Introduction

Some sizable amount of programming problems boil down to gnashing tensor-like data together in various ways. A good RDBMS can handle some of this for you, but even SQL has its limits. Furthermore, it’s not always desirable or feasible to keep absolutely every fact and function in the relational database.

If:

  • You have a few dozen megabytes of mainly-numeric data (keyed in various ways);
  • You frequently and very carefully slice, dice, chop, mince, julienne, blend, and puree your data;
  • SQL by itself is insufficiently flexible, expressive, concise, or complete for your querying habits; and
  • You are sick and tired of writing almost, but not quite exactly, the same subroutines over and over;

then perhaps this package is for you.

Mistake is a multifaceted data-processing subsystem with a focus on semantic validation, flexibility, and programmer velocity. It is meant to complement your existing relational and other data stores, not replace them.

Mistake is not yet a mature system. Indeed, at the time of this writing it’s only barely functional for toy projects. However, it’s time to start on some documentation.

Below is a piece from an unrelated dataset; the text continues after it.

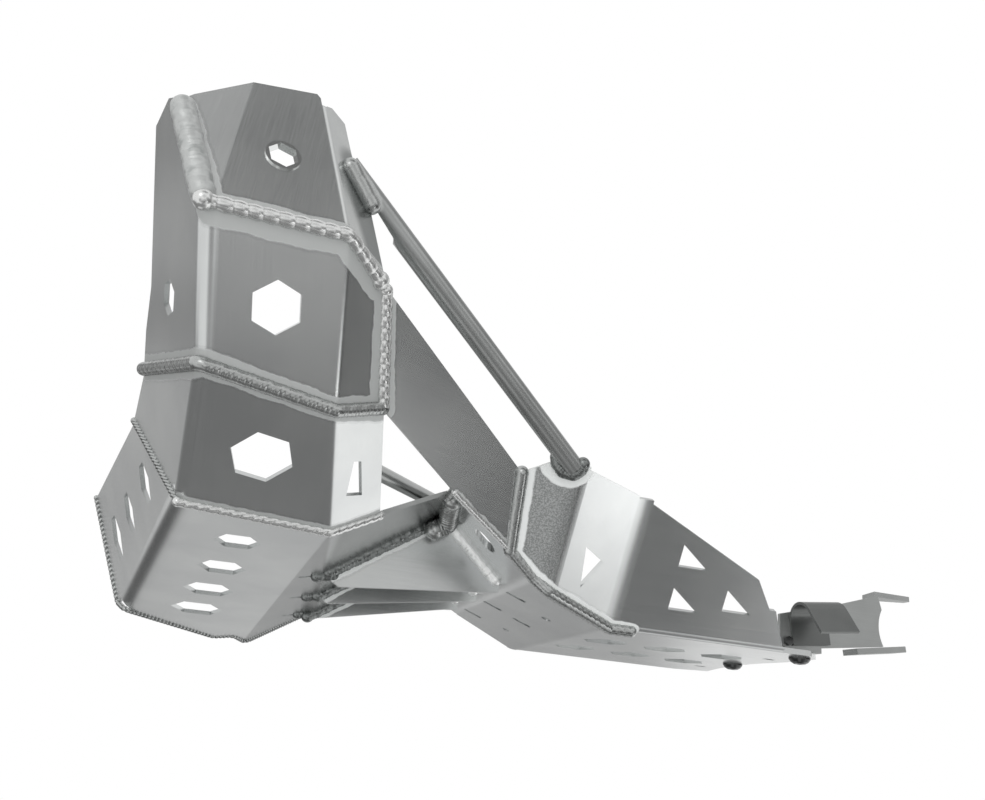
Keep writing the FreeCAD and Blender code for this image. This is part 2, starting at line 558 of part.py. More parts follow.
# Side panel between the guard and the near wing
side_panel = leaf([PANEL_FRONT_TOP, MID_EDGE_R, PANEL_FRONT_FOOT, PANEL_REAR_FOOT,
                   PANEL_REAR_TOP], PANEL, PANEL_T)
side_panel = clear_of(side_panel, [skid_plate, guard_middle, guard_lower])

# Three ribs under the bridge
ribs = []
for y in RIB_YS:
    aft = y - RIB_NEAR_Y
    foot_z = RIB_FOOT_Z - aft * RIB_FOOT_DROP
    corners = [Vector(RIB_TIP_X + aft * RIB_TIP_SKEW, y, foot_z + RIB_TIP_RISE),
               Vector(RIB_FOOT_X, y, foot_z), Vector(RIB_HEEL_X, y, RIB_REAR_Z),
               Vector(RIB_END_X, y, RIB_REAR_Z + RIB_END_RISE), Vector(RIB_END_X, y, RIB_TOP_Z),
               Vector(RIB_TIP_X, y, RIB_TOP_Z)]
    face = Part.Face(Part.makePolygon([c - Y * (RIB_T / 2) for c in corners + corners[:1]]))
    rib = face.extrude(Y * RIB_T)
    rib = rib.cut(beyond(BRIDGE[0], BRIDGE[1] * -1)).cut(beyond(STEEP[0], STEEP[1] * -1))
    ribs.append(clear_of(rib, [belly_pan, skid_plate]))

# Tubes: the long brace over the gap and the short one behind the bridge
brace_dir = BRACE_ENDS[1] - BRACE_ENDS[0]
top_brace = Part.makeCylinder(TUBE_R, brace_dir.Length, BRACE_ENDS[0], brace_dir)
top_brace = top_brace.cut(Part.makeCylinder(TUBE_R - TUBE_WALL, brace_dir.Length,
                                            BRACE_ENDS[0], brace_dir))
top_brace = clear_of(top_brace, [guard_top, skid_plate])
rear_dir = REAR_BRACE_ENDS[1] - REAR_BRACE_ENDS[0]
rear_brace = Part.makeCylinder(REAR_TUBE_R, rear_dir.Length, REAR_BRACE_ENDS[0], rear_dir)
rear_brace = clear_of(rear_brace, [guard_lower, belly_pan, skid_plate])

# Rear fixing: bracket with a cradle for the frame tube, and its clip
web_corners = [Vector(x, BRACKET_Y, z) for x, z in BRACKET_OUTLINE]
web = Part.Face(Part.makePolygon(web_corners + web_corners[:1])).extrude(Y * BRACKET_T)
cradle = Part.makeCylinder(CRADLE_R, CUT_DEPTH, Vector(CRADLE_NECK_X + CRADLE_R,
                                                       BRACKET_Y - BRACKET_T, CRADLE_Z), Y)
web = web.cut(cradle)
foot = Part.makeBox(FOOT_END_X - BRACKET_X, FOOT_END_Y - BRACKET_Y, BRACKET_T,
                    Vector(BRACKET_X, BRACKET_Y, PLATE_T))
foot = foot.cut(Part.makeCylinder(BOLT_HOLE_R, CUT_DEPTH, Vector(BOLT_XS[1], BOLT_YS[1], 0)))
rear_bracket = web.fuse(foot)
tongue_corners = [Vector(x, BRACKET_Y + y, TONGUE_Z) for x, y in TONGUE_OUTLINE]
tongue = Part.Face(Part.makePolygon(tongue_corners + tongue_corners[:1])).extrude(Z * TONGUE_T)
bracket_tongue = clear_of(tongue, [rear_bracket])
bar = Part.makeBox(BAR_L, BAR_W, BAR_T, BAR_AT)
bar.rotate(BAR_AT, Y, -BAR_TILT)
bracket_bar = clear_of(bar, [rear_bracket])

clip_start = [Vector(CLIP_X + dx, BRACKET_Y - dy, CLIP_Z)
              for dx, dy in ((0, 0), (CLIP_W, 0), (CLIP_W, CLIP_T), (0, CLIP_T))]
clip_face = Part.Face(Part.makePolygon(clip_start + clip_start[:1]))
clip_axis = Vector(CLIP_X, BRACKET_Y - CLIP_R, CLIP_Z)
clip_arc = clip_face.revolve(clip_axis, X, CLIP_SWEEP)
tab_face = clip_face.copy()
tab_face.rotate(clip_axis, X, CLIP_SWEEP)
sweep = math.radians(CLIP_SWEEP)
tab = tab_face.extrude(Vector(0, -math.sin(sweep), math.cos(sweep)) * CLIP_TAB)
frame_clip = clip_arc.fuse(tab).fuse(clip_face.extrude(Z * -CLIP_LEG))
frame_clip.rotate(Vector(CLIP_X, BRACKET_Y, CLIP_Z - CLIP_LEG), Y, -CLIP_TILT)

# Fasteners: two button bolts with washers and nuts, and the clip's nut


def hex_nut(base, axis, flats, height, bore):
    """A hexagonal nut that stands on a base along an axis."""
    side = flats / math.sqrt(3)
    rim = hexagon((base, axis), base, side, aside(axis))
    nut = Part.Face(Part.makePolygon(rim + rim[:1])).extrude(axis * height)
    return nut.cut(Part.makeCylinder(bore, height, base, axis)) if bore else nut


bolts, washers, nuts = [], [], []
for x, y, seat in ((BOLT_XS[0], BOLT_YS[0], PLATE_T), (BOLT_XS[1], BOLT_YS[1],
                                                      PLATE_T + BRACKET_T)):
    centre = Vector(x, y, 0)
    rim = centre + X * HEAD_R - Z * HEAD_RIM
    crown = centre + X * SOCKET_FLATS - Z * HEAD_H
    brow = (rim + crown) * 0.5 + (X - Z) * HEAD_RIM * 0.4
    profile = Part.makePolygon([crown, centre - Z * HEAD_H, centre, centre + X * HEAD_R, rim,
                                brow, crown])
    head = Part.Face(profile).revolve(centre, Z, 360)
    head = head.cut(hex_nut(centre - Z * HEAD_H, Z, SOCKET_FLATS, SOCKET_H, 0))
    shank_top = seat + WASHER_T + NUT_H + 2
    bolts.append(head.fuse(Part.makeCylinder(BOLT_R, shank_top, Vector(x, y, 0))))
    washer = Part.makeCylinder(WASHER_R, WASHER_T, Vector(x, y, seat))
    washers.append(washer.cut(Part.makeCylinder(BOLT_HOLE_R, WASHER_T, Vector(x, y, seat))))
    nuts.append(hex_nut(Vector(x, y, seat + WASHER_T), Z, NUT_FLATS, NUT_H, BOLT_R))
clip_nut = hex_nut(CLIP_NUT_AT, Y * -1, CLIP_NUT_FLATS, CLIP_NUT_H, 0)

# Weld beads, each cut back to the sheets and beads that it runs on


def along_bridge(x, y):
    """A point of the bridge's lower surface."""
    p, n = BRIDGE
    return Vector(x, y, p.z - ((x - p.x) * n.x + (y - p.y) * n.y) / n.z)


rim_path = [CAP_TOP, CAP_LOW, BELLY_RIM_L] + FAR_NOTCH[::-1] + [BELLY_FOLD_FAR, FAR_TIP, SIDE_END]
seams = [
    ("weld_top_middle", [SEAM_TOP_L, SEAM_TOP_R, TOP_EDGE_R], BEAD_R, [guard_top, guard_middle]),
    ("weld_top_left", [TOP_EDGE_L, SEAM_TOP_L], BEAD_R, [guard_top, guard_middle]),
    ("weld_middle_lower", [MID_EDGE_L, SEAM_MID_L, SEAM_MID_R, MID_EDGE_R], BEAD_R,
     [guard_middle, guard_lower, side_panel]),
    ("weld_panel_guard", [PANEL_EDGE_TOP, MID_EDGE_R], BEAD_R,
     [guard_middle, guard_lower, side_panel, guard_top]),
    ("weld_lower_belly", [SEAM_LOW_L, SEAM_LOW_R, LOW_EDGE_R], SMALL_BEAD_R,
     [guard_lower, belly_pan]),
    ("weld_left_belly", [LOW_EDGE_L, SEAM_LOW_L], EDGE_BEAD_R, [guard_lower, belly_pan]),
    ("weld_belly_rim", rim_path, EDGE_BEAD_R, [belly_pan]),
    ("weld_panel_wing", [PANEL_REAR_TOP - Z * 2, PANEL_REAR_FOOT + Z * 2], BEAD_R,
     [skid_plate, side_panel]),
    ("weld_panel_foot", [PANEL_REAR_FOOT, PANEL_FRONT_FOOT], EDGE_BEAD_R,
     [skid_plate, side_panel]),
    ("weld_wing_front", [PANEL_REAR_FOOT, front_near, BAND_FOOT, WING_FOOT,
                         Vector(WING_SEAM_END_X, NEAR_BEND_Y, 0)], BEAD_R,
     [skid_plate, side_panel]),
    ("weld_brace_top", BRACE_TOP_SEAM, BRACE_BEAD_R, [guard_top, top_brace]),
    ("weld_brace_foot", BRACE_FOOT_SEAM, BRACE_BEAD_R, [skid_plate, top_brace]),
    ("weld_bridge_end", BRIDGE_POOL, POOL_R, [belly_pan, skid_plate] + ribs),
    ("weld_bridge_corner", BRIDGE_CORNER_SEAM, SMALL_BEAD_R, [belly_pan, skid_plate, rear_brace]),
]
for tag, rib, y in zip(("near", "middle", "far"), ribs, RIB_YS):
    side = y - RIB_T / 2
    seams.append(("weld_bridge_" + tag, [along_bridge(x, side) for x in RIB_BRIDGE_XS],
                  BEAD_R, [belly_pan, skid_plate, rib]))
    seams.append(("weld_steep_" + tag, [steep_point(x, side) for x in RIB_STEEP_XS],
                  SMALL_BEAD_R, [belly_pan, skid_plate, rib]))
    seams.append(("weld_slot_" + tag, [on(BELLY_SIDE, Vector(x, side, 0)) for x in RIB_POOL_XS],
                  BEAD_R, [belly_pan, rib]))
welds = []
for name, path, radius, sheets in seams:
    welds.append((name, bead(path, radius, sheets + [w for _, w in welds])))

for name, shape in [("skid_plate", skid_plate), ("belly_pan", belly_pan),
                    ("guard_lower", guard_lower), ("guard_middle", guard_middle),
                    ("guard_top", guard_top), ("guard_ring", guard_ring),
                    ("side_panel", side_panel), ("rib_near", ribs[0]), ("rib_middle", ribs[1]),
                    ("rib_far", ribs[2]), ("top_brace", top_brace),
                    ("rear_brace", rear_brace), ("rear_bracket", rear_bracket),
                    ("bracket_tongue", bracket_tongue), ("bracket_bar", bracket_bar),
                    ("frame_clip", frame_clip), ("bolt_centre", bolts[0]),
                    ("bolt_near", bolts[1]), ("washer_centre", washers[0]),
                    ("washer_near", washers[1]), ("nut_centre", nuts[0]),
                    ("nut_near", nuts[1]), ("clip_nut", clip_nut)] + welds:
    export(shape, name)
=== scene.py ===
import math

import bpy
from mathutils import Matrix, Vector


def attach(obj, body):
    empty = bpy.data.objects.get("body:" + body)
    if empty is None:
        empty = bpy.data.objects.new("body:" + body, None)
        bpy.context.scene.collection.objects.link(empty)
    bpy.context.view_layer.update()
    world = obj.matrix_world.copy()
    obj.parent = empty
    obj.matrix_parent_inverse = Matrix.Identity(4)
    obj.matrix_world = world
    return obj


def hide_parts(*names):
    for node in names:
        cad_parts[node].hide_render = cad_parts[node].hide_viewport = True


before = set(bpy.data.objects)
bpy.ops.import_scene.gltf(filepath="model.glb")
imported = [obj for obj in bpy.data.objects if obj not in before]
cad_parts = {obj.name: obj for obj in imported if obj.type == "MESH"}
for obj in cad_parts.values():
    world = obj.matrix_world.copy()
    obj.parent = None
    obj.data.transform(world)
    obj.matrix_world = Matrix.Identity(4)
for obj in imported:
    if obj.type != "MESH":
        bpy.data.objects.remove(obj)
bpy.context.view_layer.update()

# Folded sheets. The plate, the belly, the guard pieces and the panel are
# sheet aluminium, cut and folded, then brushed in long strokes. Heat from
# the welding leaves a paler matt band with a ragged edge beside each seam.
SHEET_LIGHT = "d9dbda"
SHEET_DARK = "cbcdcd"
SHEET_ROUGH = 0.24
ROUGH_DOWN, ROUGH_UP = 0.015, 0.02
HEAT_PALE = "b6b8b7"
HEAT_WHITE = "e4e6e5"
HEAT_EDGE = "9a9d9c"
HEAT_EDGE_SHARE = 0.2
HEAT_ROUGH = 0.5
HEAT_W = 0.0076
HEAT_SOFT = 0.0009
HEAT_WANDER = 0.0045
# A darker colour laid in a strip down the top's flange.
FLANGE_DARKER_STRIP = "949796"
# Painted shade laid over the belly's bridge, which faces down among the ribs.
BRIDGE_PAINTED_SHADE = "a4a6a5"
DARKER_BAND_SOFT = 0.004
BLAST_DARK = "a4a7a6"
BLAST_ROUGH = 0.38
BLAST_NEAR, BLAST_FAR = 0.0015, 0.005
BLAST_FADE = 0.008
BUMP_STRENGTH = 0.15
BUMP_DEPTH = 0.0002
STROKE_BUMP = 0.2
BLAST_BUMP = 3.0

# A brush stroke is 90 mm long and 0.45 mm wide, and a blasted pit is 0.9 mm.
# Both are finer in real metal, and are drawn as coarse as they need to show.
# The clouds in the shade are 60 mm, and a heat edge wanders over 20 and 4 mm.
STROKE_LONG = 0.09
STROKE_FINE = 0.00045
STROKE_SHARE = 0.25
BLAST_PITS_PER_M = 1150
CLOUDS_PER_M = 16
WANDERS_PER_M = 48
RAGS_PER_M = 260
RAG_SHARE = 0.3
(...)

Mistake has several major parts working together. These include:

  • A domain-specific language provides syntax and semantics particularly suited to selecting and massaging tensor-like data.
  • Shape analysis checks that your data has appropriate indexing structure for the operations to which it may be subjected.
  • Dimensional analysis checks your arithmetic for meaningful units of measure.
  • The data-source API enables you to connect arbitrary data formats and files. It includes provision to load only what’s necessary based on the actual parameters to a query.
  • The client API provides for invoking queries (with bound parameters) and using the results in convenient ways.